たとえば、患者そっくりの蝋人形を使って治療を行う医者の話。頭蓋骨に絵を描く墓守り。ここに収められているのは不思議に歪んだ話ばかりだ。ナンセンスの極めつけはおそらく「世界一周」。これが世界一周について語られる短編かと考えるのは大間違いである。いつ世界一周について書かれるのかと思っていると拍子抜けするのでご用心、というところだ。
そして、その中でも特殊な位置づけになろう一篇が、「信じやすい少女の心」。幼い少女、ミンニをからかうために、大人ふたりがちょっとした話をでっちあげる。魚をきれいだと眺めている少女にむかって、「そうだね、とてもよくできている」。あの魚はつくりものさ、と。
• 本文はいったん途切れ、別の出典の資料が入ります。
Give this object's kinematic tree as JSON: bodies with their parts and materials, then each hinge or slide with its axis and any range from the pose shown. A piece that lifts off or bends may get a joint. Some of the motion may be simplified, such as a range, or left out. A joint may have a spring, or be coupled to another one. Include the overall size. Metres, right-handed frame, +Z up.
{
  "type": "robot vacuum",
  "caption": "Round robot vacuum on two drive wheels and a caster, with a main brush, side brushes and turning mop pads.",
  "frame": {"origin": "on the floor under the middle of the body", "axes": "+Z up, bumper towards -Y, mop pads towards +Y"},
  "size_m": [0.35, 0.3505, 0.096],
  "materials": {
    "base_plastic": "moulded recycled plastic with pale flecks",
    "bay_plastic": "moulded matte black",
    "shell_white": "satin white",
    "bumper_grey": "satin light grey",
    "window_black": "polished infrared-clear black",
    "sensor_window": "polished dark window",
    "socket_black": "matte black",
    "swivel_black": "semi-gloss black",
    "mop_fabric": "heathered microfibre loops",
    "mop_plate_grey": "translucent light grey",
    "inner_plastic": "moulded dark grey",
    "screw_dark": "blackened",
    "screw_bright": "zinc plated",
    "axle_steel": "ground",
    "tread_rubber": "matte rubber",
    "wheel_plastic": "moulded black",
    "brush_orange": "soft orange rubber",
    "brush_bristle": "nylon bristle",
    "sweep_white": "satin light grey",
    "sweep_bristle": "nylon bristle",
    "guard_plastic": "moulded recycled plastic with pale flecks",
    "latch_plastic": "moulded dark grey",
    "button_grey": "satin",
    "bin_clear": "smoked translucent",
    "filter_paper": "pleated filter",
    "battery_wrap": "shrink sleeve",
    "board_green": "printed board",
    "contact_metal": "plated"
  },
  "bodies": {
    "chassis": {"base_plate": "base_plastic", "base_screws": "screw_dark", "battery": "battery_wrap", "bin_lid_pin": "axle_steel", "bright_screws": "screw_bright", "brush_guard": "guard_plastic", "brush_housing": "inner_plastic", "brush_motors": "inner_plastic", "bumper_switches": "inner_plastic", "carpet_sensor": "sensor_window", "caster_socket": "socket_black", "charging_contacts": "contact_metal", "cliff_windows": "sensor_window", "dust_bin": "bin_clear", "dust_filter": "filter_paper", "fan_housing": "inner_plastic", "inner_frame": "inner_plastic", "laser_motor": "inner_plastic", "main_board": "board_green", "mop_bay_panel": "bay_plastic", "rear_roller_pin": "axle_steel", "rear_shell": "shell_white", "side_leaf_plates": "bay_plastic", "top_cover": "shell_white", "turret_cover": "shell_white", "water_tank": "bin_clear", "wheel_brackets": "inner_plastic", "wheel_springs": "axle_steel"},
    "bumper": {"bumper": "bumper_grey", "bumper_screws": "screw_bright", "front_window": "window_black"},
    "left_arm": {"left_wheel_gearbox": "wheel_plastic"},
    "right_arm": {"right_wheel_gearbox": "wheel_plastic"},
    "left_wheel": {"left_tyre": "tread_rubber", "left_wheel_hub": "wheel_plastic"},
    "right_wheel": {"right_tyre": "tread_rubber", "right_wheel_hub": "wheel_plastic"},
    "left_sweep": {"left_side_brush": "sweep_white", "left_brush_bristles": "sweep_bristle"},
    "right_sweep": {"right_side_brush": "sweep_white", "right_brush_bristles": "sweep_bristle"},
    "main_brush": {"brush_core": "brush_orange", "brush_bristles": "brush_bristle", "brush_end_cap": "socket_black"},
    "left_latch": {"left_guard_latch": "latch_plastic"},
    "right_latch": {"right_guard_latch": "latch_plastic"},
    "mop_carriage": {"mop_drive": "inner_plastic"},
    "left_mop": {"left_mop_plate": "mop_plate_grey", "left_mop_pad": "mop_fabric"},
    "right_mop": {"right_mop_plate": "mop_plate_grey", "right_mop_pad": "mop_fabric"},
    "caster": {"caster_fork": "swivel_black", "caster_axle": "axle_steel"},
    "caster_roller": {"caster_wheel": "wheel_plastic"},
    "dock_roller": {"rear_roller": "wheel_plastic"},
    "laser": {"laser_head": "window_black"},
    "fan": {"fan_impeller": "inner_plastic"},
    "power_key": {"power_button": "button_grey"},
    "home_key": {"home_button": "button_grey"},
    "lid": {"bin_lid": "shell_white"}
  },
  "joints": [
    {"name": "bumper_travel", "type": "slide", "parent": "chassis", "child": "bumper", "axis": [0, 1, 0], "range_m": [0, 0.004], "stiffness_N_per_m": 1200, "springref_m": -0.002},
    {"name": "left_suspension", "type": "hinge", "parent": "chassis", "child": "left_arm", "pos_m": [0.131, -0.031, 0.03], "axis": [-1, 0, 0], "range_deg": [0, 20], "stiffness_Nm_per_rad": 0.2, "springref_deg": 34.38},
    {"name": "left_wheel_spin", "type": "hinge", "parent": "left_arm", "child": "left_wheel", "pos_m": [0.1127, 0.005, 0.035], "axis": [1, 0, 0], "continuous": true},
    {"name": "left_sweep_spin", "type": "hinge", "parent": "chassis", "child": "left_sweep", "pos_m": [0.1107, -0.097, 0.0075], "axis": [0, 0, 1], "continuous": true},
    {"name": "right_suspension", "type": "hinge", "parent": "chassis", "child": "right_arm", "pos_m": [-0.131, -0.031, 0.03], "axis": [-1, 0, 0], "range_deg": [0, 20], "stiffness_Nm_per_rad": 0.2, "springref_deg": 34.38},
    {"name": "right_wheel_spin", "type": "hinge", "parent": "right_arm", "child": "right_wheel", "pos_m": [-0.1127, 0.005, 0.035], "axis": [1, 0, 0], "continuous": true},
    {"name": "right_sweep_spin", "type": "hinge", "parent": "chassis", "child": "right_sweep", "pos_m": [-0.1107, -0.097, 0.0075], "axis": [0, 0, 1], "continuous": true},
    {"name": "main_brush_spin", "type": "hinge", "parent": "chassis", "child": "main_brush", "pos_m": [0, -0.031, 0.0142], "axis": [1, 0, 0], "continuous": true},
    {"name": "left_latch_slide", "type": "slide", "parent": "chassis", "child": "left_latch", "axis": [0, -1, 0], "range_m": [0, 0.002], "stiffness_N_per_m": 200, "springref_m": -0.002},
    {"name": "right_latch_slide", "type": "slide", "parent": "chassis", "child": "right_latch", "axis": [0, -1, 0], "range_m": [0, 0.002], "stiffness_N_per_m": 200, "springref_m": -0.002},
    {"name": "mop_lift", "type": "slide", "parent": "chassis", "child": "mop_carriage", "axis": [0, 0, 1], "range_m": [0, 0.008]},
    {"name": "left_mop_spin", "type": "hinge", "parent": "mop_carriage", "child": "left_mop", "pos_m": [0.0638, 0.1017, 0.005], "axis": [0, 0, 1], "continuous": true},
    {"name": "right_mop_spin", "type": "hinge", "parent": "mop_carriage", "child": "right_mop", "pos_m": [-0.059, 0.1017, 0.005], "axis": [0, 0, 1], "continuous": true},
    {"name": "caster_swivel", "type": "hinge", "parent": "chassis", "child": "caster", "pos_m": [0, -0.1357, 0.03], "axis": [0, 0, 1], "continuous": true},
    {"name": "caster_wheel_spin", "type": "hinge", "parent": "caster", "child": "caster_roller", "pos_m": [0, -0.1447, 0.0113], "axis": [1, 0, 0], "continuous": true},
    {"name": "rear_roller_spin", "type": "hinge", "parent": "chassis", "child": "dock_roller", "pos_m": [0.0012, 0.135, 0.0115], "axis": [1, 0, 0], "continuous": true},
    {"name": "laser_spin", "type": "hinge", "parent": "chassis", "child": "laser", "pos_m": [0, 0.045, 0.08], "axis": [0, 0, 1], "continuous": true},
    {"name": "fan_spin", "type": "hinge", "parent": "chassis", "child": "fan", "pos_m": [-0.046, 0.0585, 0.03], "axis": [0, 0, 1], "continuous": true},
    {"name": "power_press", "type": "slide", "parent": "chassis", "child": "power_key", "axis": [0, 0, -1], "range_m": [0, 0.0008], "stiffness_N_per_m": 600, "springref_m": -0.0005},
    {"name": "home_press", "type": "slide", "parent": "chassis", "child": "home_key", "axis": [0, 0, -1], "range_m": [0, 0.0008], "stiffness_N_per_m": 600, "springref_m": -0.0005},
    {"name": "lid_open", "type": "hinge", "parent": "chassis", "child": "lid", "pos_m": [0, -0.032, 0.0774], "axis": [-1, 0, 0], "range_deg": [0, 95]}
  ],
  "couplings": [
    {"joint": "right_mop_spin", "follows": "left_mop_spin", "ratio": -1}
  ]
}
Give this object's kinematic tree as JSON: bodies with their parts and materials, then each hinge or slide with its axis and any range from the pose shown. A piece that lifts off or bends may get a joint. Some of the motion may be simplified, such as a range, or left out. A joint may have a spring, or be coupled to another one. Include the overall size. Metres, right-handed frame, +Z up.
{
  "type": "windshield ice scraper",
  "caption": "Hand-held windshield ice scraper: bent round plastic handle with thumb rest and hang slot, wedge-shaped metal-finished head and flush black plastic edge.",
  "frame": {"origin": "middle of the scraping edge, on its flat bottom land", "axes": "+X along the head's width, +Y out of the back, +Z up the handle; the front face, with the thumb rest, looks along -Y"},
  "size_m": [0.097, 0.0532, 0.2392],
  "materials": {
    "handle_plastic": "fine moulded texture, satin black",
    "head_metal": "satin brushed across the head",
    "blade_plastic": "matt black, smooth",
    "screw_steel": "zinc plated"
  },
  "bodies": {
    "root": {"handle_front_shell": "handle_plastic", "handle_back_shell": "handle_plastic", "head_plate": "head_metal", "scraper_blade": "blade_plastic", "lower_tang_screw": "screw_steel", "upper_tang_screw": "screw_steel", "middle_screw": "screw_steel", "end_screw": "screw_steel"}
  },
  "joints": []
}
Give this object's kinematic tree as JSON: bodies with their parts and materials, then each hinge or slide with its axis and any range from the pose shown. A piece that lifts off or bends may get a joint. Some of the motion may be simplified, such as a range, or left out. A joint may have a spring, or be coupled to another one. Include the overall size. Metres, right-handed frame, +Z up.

はじめこそ疑い深くたずねていたミンニだが、大人ふたりに真面目な顔で答えられているうちにだんだん魚がつくりものであることを信じてゆく。そこで、彼らはさらに、魚だけではなく小鳥や、人間さえもつくりものの連中がいる、という。しかも、つくりものであっても、本人たちはそれと知らない……そんな偽物の人間が世の中にはいるのだ、と。そしてミンニは気がくるってしまう。
さて、ここまで読んで「あれ……?」と思ったかた。そうです、P・K・ディック「アンドロイドは電気羊の夢を見るか?」と非常によく似ているとは思いませんか? 「アンドロ羊」を楽しんだことのあるかたには、ぜひこの短編集も、手にしていただきたいものだ。